Stewart holds the track record there for the fastest race. Edwards holds the track record in qualifying.

None of that matters when they return to one-mile track in the Arizona desert this weekend.

The speedway was re-configured after the Sprint Cup Series race on Feb. 27.

The track will have progressive banking at both ends. In Turns 1 and 2 there will be 10 degrees of banking at the bottom and 11 degrees near the outside wall. In Turns 3 and 4 the bottom groove will be banked 8 degrees, moving up to 9 degrees on the outside. The front stretch also was widened from 52 feet to 62 feet.

Besides a new coat of asphalt, the biggest change will be the famed dogleg on the backstretch. The new layout will have a more-pronounced turn, pushed out an additional 95 feet compared to the old layout.

The new layout and the challenge created by new asphalt means everyone will come without notes, so the team that guesses best will have a distinct advantage for Sunday’s Kobalt Tools 500.

The new track is yet another challenge for everyone in the Chase, especially Edwards and Stewart. They are separated by just three points with two races to go, and nobody has a clue what to expect on Sunday.

“Phoenix is really the big unknown,” Edwards said. “Nobody really knows what’s going to happen (Sunday).
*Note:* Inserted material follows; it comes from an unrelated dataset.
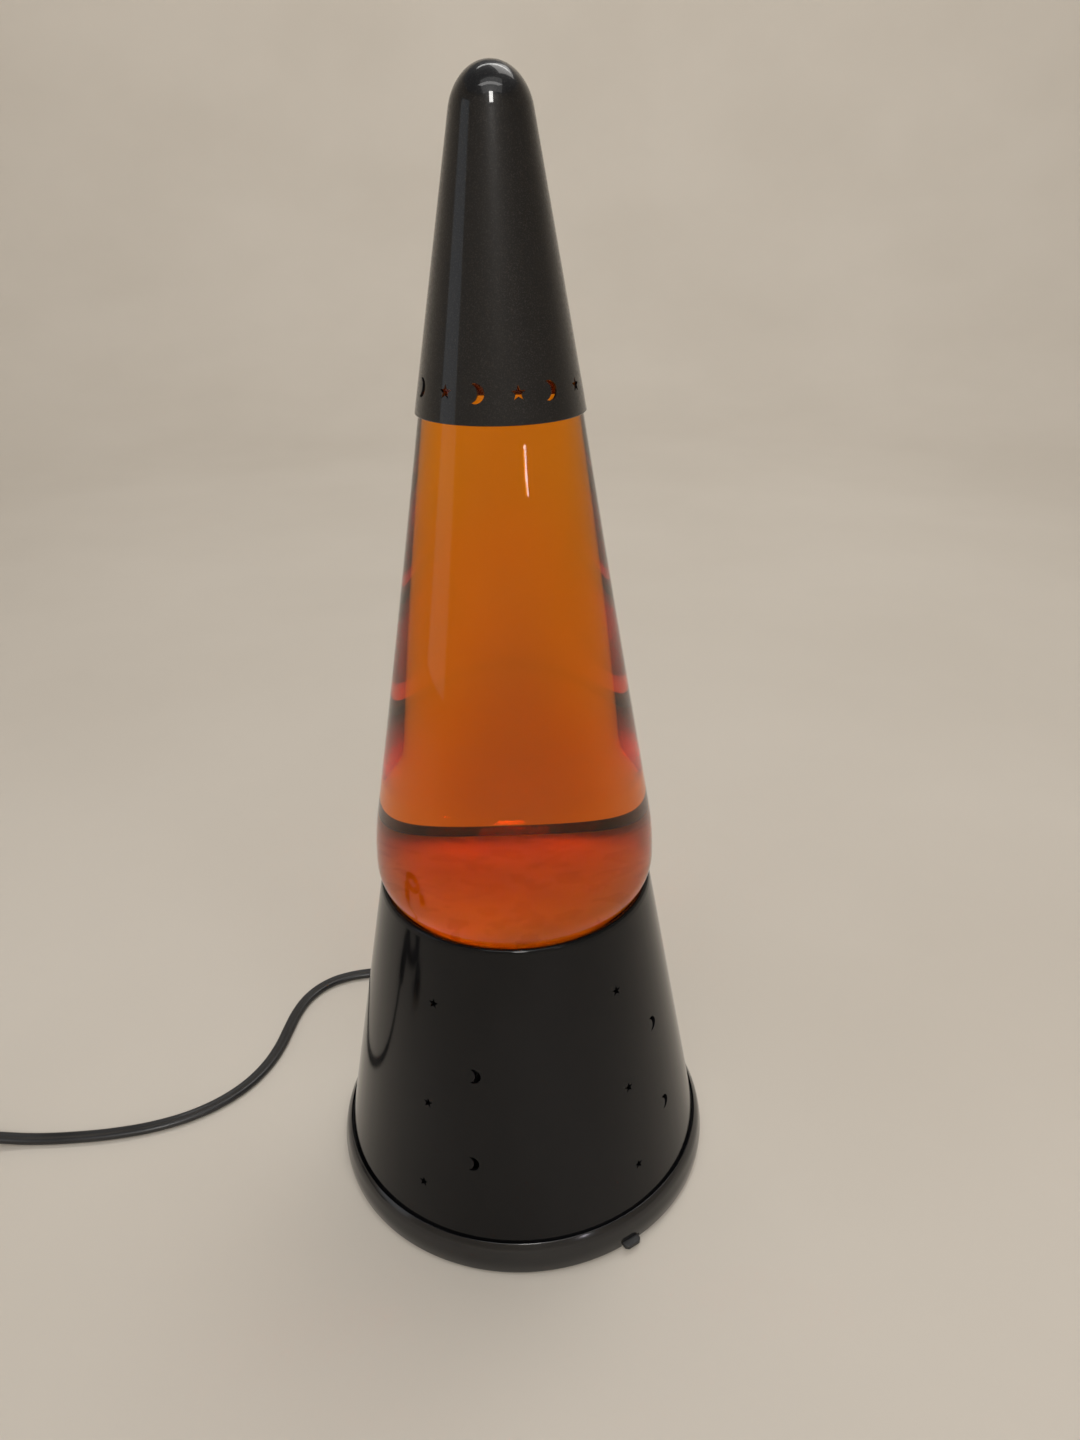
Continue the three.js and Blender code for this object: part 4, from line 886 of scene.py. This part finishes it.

That racetrack could throw curves to us that no one has thought about yet, that you could be ruined by or you could take advantage of and beat the competition.”

The concern for Edwards and Stewart is one will get lucky and hit on a fast setup at Phoenix and the other won’t. Both admit they’re more eager to take their championship battle to the final track a week later at Homestead, Fla.

“We’re hoping that we can run really well (at Texas last Sunday), really well at Homestead, take whatever is thrown at us at Phoenix,” Edwards said.

“I would say this first trip to Phoenix it will be more of a crew chief-engineer race. You’re going to have to really pay attention to tire wear, The setup is going to be hugely important. The track is very smooth, very easy to drive. I don’t know that you’ll be able to go there and manhandle the car and hustle it around there like you could the old Phoenix – not this first time.”

The reconfiguration was supposed to solve two problems. The pavement was worn out, so it had to be replaced. And adding progressive banking and a sharper dogleg on the backstretch is supposed to create more side-by-side racing.

So far it’s been difficult to wear in one usable groove along the inside curb. It may take several races to wear in a second groove on the outside, and that only adds to the concern.

“If the second groove doesn’t come in it will be a track position game with a lot of wrecks,” Kevin Harvick said.